Dengan demikian, UU Perkoperasian perlu membuka kesempatan bagi koperasi untuk melayani bukan saja bagi anggota tetapi juga bagi masyarakat non-anggota. Ini sebenarnya sudah berlaku bagi koperasi konsumen. Masyarakat umum dapat belanja di kantin, kafe, atau gerai milik koperasi. Tentu ada manfaat yang berbeda bagi anggota versus non-anggota yang belanja di gerai milik koperasi. Bagi anggota, manfaatnya adalah harga yang bisa lebih rendah, tergantung kebijakan koperasi, keuntungan atau surplus koperasi, dan manfaat seperti bonus bagi anggota yang berbelanja. Bagi non-angota, manfaat utamanya adalah pemenuhan kebutuhan, baik untuk konsumsi maupun produksi.
Peluang bagi masyarakat non-anggota perlu diperluas bukan saja bagi koperasi konsumsi. Koperasi simpan pinjam pun perlu mendapat kesempatan yang sama. Bila UU Perkoperasian memberi kesempatan bagi koperasi simpan pinjam untuk menyalurkan dana ke non-anggota, maka koperasi dapat memanfaatkan dana secara lebih optimum, keuntungan atau surplus meningkat, dividen bagi anggota juga meningkat.
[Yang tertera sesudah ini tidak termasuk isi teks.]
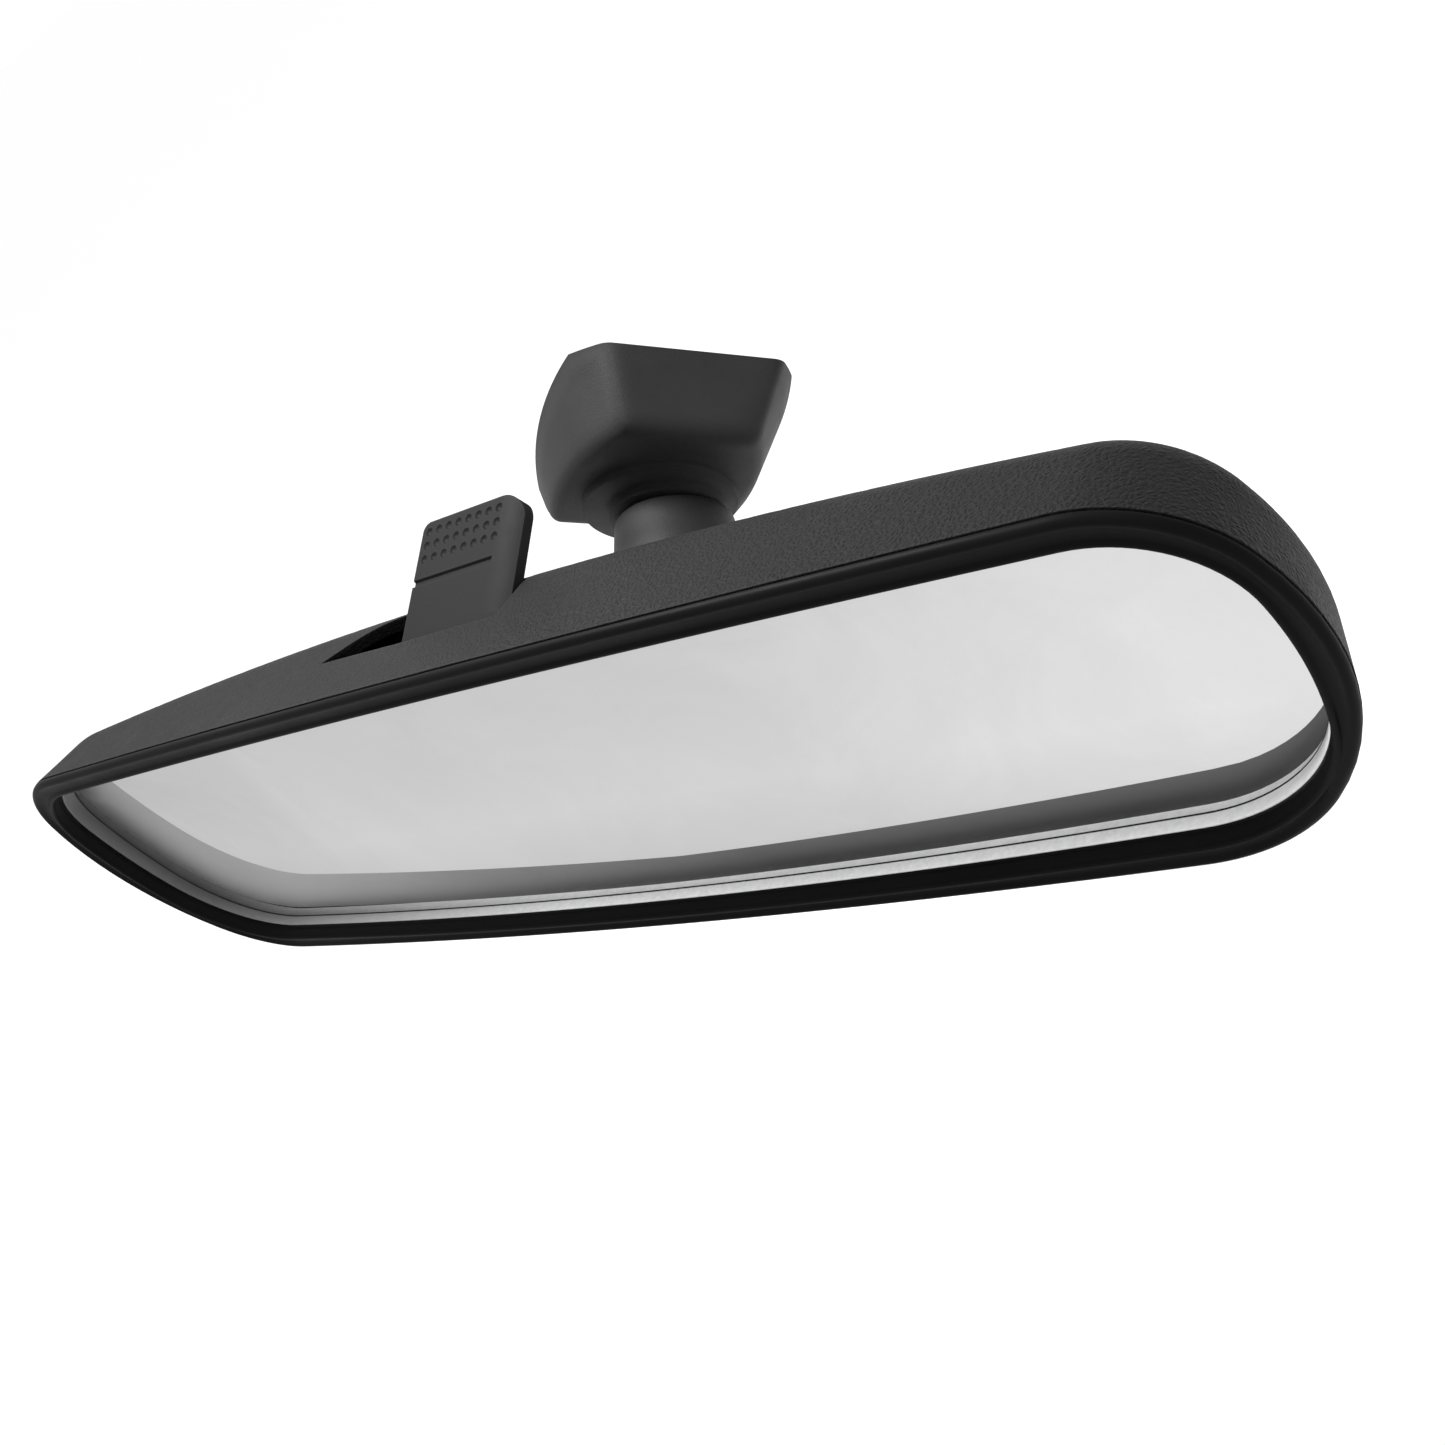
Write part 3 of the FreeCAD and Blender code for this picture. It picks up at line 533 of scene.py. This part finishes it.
camera_data = bpy.data.cameras.new("camera")
camera_data.sensor_width = 36.0
camera_data.lens = 35.18
camera_data.clip_start = 0.005
camera_data.clip_end = 100.0
camera = bpy.data.objects.new("camera", camera_data)
bpy.context.scene.collection.objects.link(camera)
eye = place(165.28, -106.41, 122.18)
camera.matrix_world = Matrix.Translation(eye) @ aim(0.8424, -0.6095, -0.7629).to_4x4()
bpy.context.scene.camera = camera

# ---------------------------------------------------------------- studio
floor_drop = 0.16
floor_z = cad_low.z - floor_drop
floor_radii = (1.0, 6.0, 40.0)
spokes = 48
points = [(r * math.cos(2 * math.pi * s / spokes), r * math.sin(2 * math.pi * s / spokes), floor_z)
          for r in floor_radii for s in range(spokes)]
points.append((0.0, 0.0, floor_z))
faces = [(len(points) - 1, s, (s + 1) % spokes) for s in range(spokes)]
for ring in range(len(floor_radii) - 1):
    for s in range(spokes):
        a = ring * spokes + s
        b = ring * spokes + (s + 1) % spokes
        faces.append((a, a + spokes, b + spokes, b))
floor_mat, _, floor_shader = new_material("pale_floor")
floor_shader.inputs["Base Color"].default_value = (0.965, 0.965, 0.965, 1.0)
floor_shader.inputs["Roughness"].default_value = 0.9
floor_shader.inputs["Specular IOR Level"].default_value = 0.1
floor = new_object("floor", points, faces, floor_mat)

world = bpy.data.worlds.new("studio")
world.use_nodes = True
world.node_tree.nodes["Background"].inputs["Color"].default_value = (1.0, 1.0, 1.0, 1.0)
world.node_tree.nodes["Background"].inputs["Strength"].default_value = 1.03
bpy.context.scene.world = world


def area_light(name, spot, target, size, power):
    data = bpy.data.lights.new(name, "AREA")
    data.shape = "DISK"
    data.size = size
    data.energy = power
    lamp = bpy.data.objects.new(name, data)
    bpy.context.scene.collection.objects.link(lamp)
    lamp.location = spot
    lamp.rotation_mode = "QUATERNION"
    lamp.rotation_quaternion = (Vector(target) - Vector(spot)).to_track_quat("-Z", "Y")
    return lamp


area_light("overhead", centre + Vector((-0.25, 0.1, 1.3)), centre, 1.1, 2.0)
area_light("left_key", centre + Vector((-1.2, 0.3, 0.9)), centre, 0.9, 2.0)
near_spot = centre + Vector((-0.03, 0.05, 0.21))
near_target = centre + Vector((-0.01, 0.02, 0.0))
near_key = area_light("near_key", near_spot, near_target, 0.07, 0.95)
near_key.visible_camera = False
bpy.context.scene.view_settings.view_transform = "Standard"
Kerjasama Koperasi-Fintech.
dengan prinsip keterbukaan koperasi bagi non-anggota, koperasi bisa menyalurkan dana secara langsung ke non-anggota, tetapi juga dapat bekerjasama dengan lembaga non-koperasi. Salah satu lembaga penting yang saat ini sedang menjadi kebutuhan masyarakat adalah financial technology (fintech), sebuah lembaga keuangan berbasis teknologi, dapat berupa persero, dapat juga berupa koperasi. Gambar 2 menyajikan salah satu contoh bagaimana ekosistem koperasi dengan melibatkan fintech atau finkop dalam menjalankan peran ekonomi.
Gambar 2: Ekosistem perkoperasian
Dengan tidak bermaksud menjabarkan masing-masing komponen pada Gambar 2 pada tulisan ini, perlu ditekankan bahwa ekosistem koperasi yang semakin terbuka dan inklusif diharapkan mampu meningkatkan daya saing koperasi untuk bertumbuh. Semoga koperasi dapat memberi kontribusi 10% PDB.